#### Recorded information
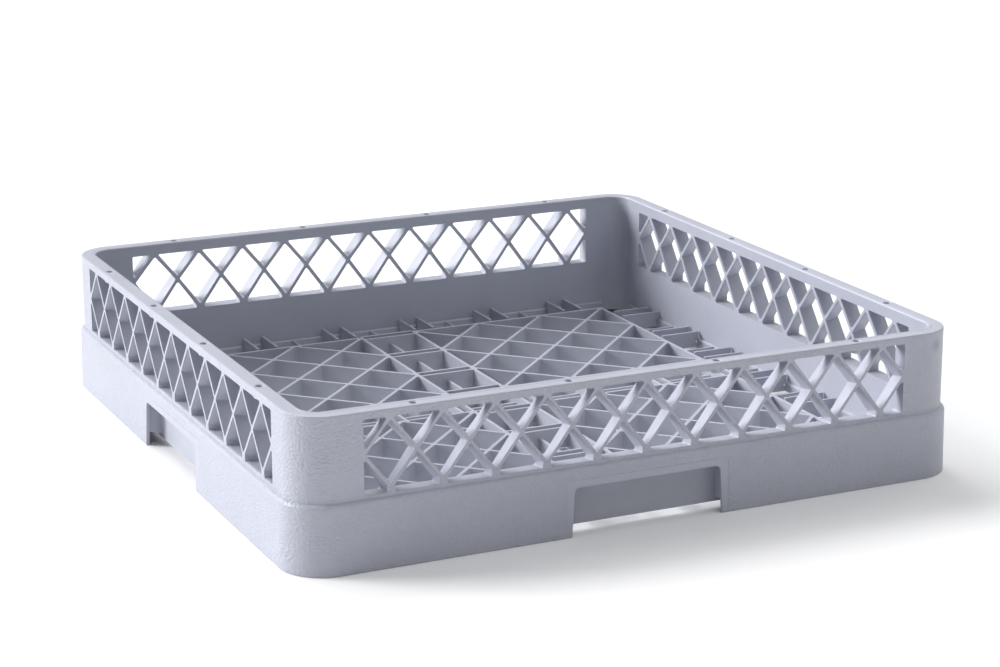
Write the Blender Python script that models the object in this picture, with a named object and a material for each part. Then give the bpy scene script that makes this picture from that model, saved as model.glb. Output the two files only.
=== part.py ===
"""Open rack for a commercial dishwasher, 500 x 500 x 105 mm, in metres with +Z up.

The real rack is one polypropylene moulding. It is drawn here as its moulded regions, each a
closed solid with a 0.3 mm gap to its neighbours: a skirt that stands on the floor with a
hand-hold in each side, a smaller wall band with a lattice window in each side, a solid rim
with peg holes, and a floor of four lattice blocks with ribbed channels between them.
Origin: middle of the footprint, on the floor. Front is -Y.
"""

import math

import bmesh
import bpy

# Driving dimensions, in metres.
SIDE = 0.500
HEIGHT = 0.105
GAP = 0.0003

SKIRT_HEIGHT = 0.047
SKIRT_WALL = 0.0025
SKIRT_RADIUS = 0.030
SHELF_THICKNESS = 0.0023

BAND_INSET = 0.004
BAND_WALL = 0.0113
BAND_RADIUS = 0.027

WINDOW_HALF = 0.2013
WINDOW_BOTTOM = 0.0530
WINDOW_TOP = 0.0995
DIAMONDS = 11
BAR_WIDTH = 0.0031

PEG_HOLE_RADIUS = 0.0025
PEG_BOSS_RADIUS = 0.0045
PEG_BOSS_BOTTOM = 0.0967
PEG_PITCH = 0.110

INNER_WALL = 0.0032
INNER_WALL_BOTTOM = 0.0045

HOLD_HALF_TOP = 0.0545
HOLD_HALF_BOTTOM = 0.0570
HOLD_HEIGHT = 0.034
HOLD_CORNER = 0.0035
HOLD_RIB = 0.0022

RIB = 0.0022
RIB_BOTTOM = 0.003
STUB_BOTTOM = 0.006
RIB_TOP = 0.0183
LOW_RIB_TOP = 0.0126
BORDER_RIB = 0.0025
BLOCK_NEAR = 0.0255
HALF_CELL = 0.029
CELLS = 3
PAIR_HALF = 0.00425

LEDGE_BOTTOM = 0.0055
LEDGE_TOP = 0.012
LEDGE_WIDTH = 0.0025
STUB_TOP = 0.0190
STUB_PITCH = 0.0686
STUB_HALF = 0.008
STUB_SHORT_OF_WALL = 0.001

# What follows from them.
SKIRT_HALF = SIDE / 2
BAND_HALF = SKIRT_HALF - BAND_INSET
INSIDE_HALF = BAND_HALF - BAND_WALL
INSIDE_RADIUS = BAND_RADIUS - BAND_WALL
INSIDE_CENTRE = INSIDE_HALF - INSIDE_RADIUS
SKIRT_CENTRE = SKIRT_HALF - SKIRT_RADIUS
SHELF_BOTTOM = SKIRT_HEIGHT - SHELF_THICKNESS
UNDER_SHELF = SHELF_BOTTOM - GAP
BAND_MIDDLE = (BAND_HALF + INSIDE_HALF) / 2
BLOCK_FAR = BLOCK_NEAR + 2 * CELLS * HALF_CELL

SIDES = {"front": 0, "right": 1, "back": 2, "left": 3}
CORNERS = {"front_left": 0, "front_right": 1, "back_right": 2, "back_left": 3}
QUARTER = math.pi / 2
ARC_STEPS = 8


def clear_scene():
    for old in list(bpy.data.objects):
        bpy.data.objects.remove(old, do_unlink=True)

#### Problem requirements
Repeat the data above, word for word.

#### Result for this exercise
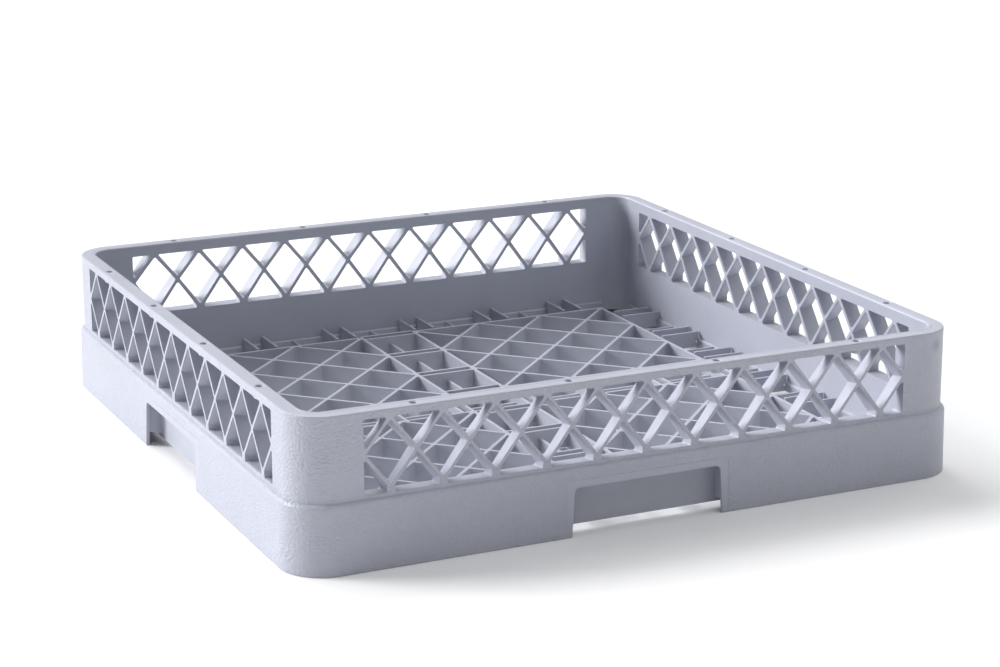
Write the Blender Python script that models the object in this picture, with a named object and a material for each part. Then give the bpy scene script that makes this picture from that model, saved as model.glb. Output the two files only.
=== part.py ===
"""Open rack for a commercial dishwasher, 500 x 500 x 105 mm, in metres with +Z up.

The real rack is one polypropylene moulding. It is drawn here as its moulded regions, each a
closed solid with a 0.3 mm gap to its neighbours: a skirt that stands on the floor with a
hand-hold in each side, a smaller wall band with a lattice window in each side, a solid rim
with peg holes, and a floor of four lattice blocks with ribbed channels between them.
Origin: middle of the footprint, on the floor. Front is -Y.
"""

import math

import bmesh
import bpy

# Driving dimensions, in metres.
SIDE = 0.500
HEIGHT = 0.105
GAP = 0.0003

SKIRT_HEIGHT = 0.047
SKIRT_WALL = 0.0025
SKIRT_RADIUS = 0.030
SHELF_THICKNESS = 0.0023

BAND_INSET = 0.004
BAND_WALL = 0.0113
BAND_RADIUS = 0.027

WINDOW_HALF = 0.2013
WINDOW_BOTTOM = 0.0530
WINDOW_TOP = 0.0995
DIAMONDS = 11
BAR_WIDTH = 0.0031

PEG_HOLE_RADIUS = 0.0025
PEG_BOSS_RADIUS = 0.0045
PEG_BOSS_BOTTOM = 0.0967
PEG_PITCH = 0.110

INNER_WALL = 0.0032
INNER_WALL_BOTTOM = 0.0045

HOLD_HALF_TOP = 0.0545
HOLD_HALF_BOTTOM = 0.0570
HOLD_HEIGHT = 0.034
HOLD_CORNER = 0.0035
HOLD_RIB = 0.0022

RIB = 0.0022
RIB_BOTTOM = 0.003
STUB_BOTTOM = 0.006
RIB_TOP = 0.0183
LOW_RIB_TOP = 0.0126
BORDER_RIB = 0.0025
BLOCK_NEAR = 0.0255
HALF_CELL = 0.029
CELLS = 3
PAIR_HALF = 0.00425

LEDGE_BOTTOM = 0.0055
LEDGE_TOP = 0.012
LEDGE_WIDTH = 0.0025
STUB_TOP = 0.0190
STUB_PITCH = 0.0686
STUB_HALF = 0.008
STUB_SHORT_OF_WALL = 0.001

# What follows from them.
SKIRT_HALF = SIDE / 2
BAND_HALF = SKIRT_HALF - BAND_INSET
INSIDE_HALF = BAND_HALF - BAND_WALL
INSIDE_RADIUS = BAND_RADIUS - BAND_WALL
INSIDE_CENTRE = INSIDE_HALF - INSIDE_RADIUS
SKIRT_CENTRE = SKIRT_HALF - SKIRT_RADIUS
SHELF_BOTTOM = SKIRT_HEIGHT - SHELF_THICKNESS
UNDER_SHELF = SHELF_BOTTOM - GAP
BAND_MIDDLE = (BAND_HALF + INSIDE_HALF) / 2
BLOCK_FAR = BLOCK_NEAR + 2 * CELLS * HALF_CELL

SIDES = {"front": 0, "right": 1, "back": 2, "left": 3}
CORNERS = {"front_left": 0, "front_right": 1, "back_right": 2, "back_left": 3}
QUARTER = math.pi / 2
ARC_STEPS = 8


def clear_scene():
    for old in list(bpy.data.objects):
        bpy.data.objects.remove(old, do_unlink=True)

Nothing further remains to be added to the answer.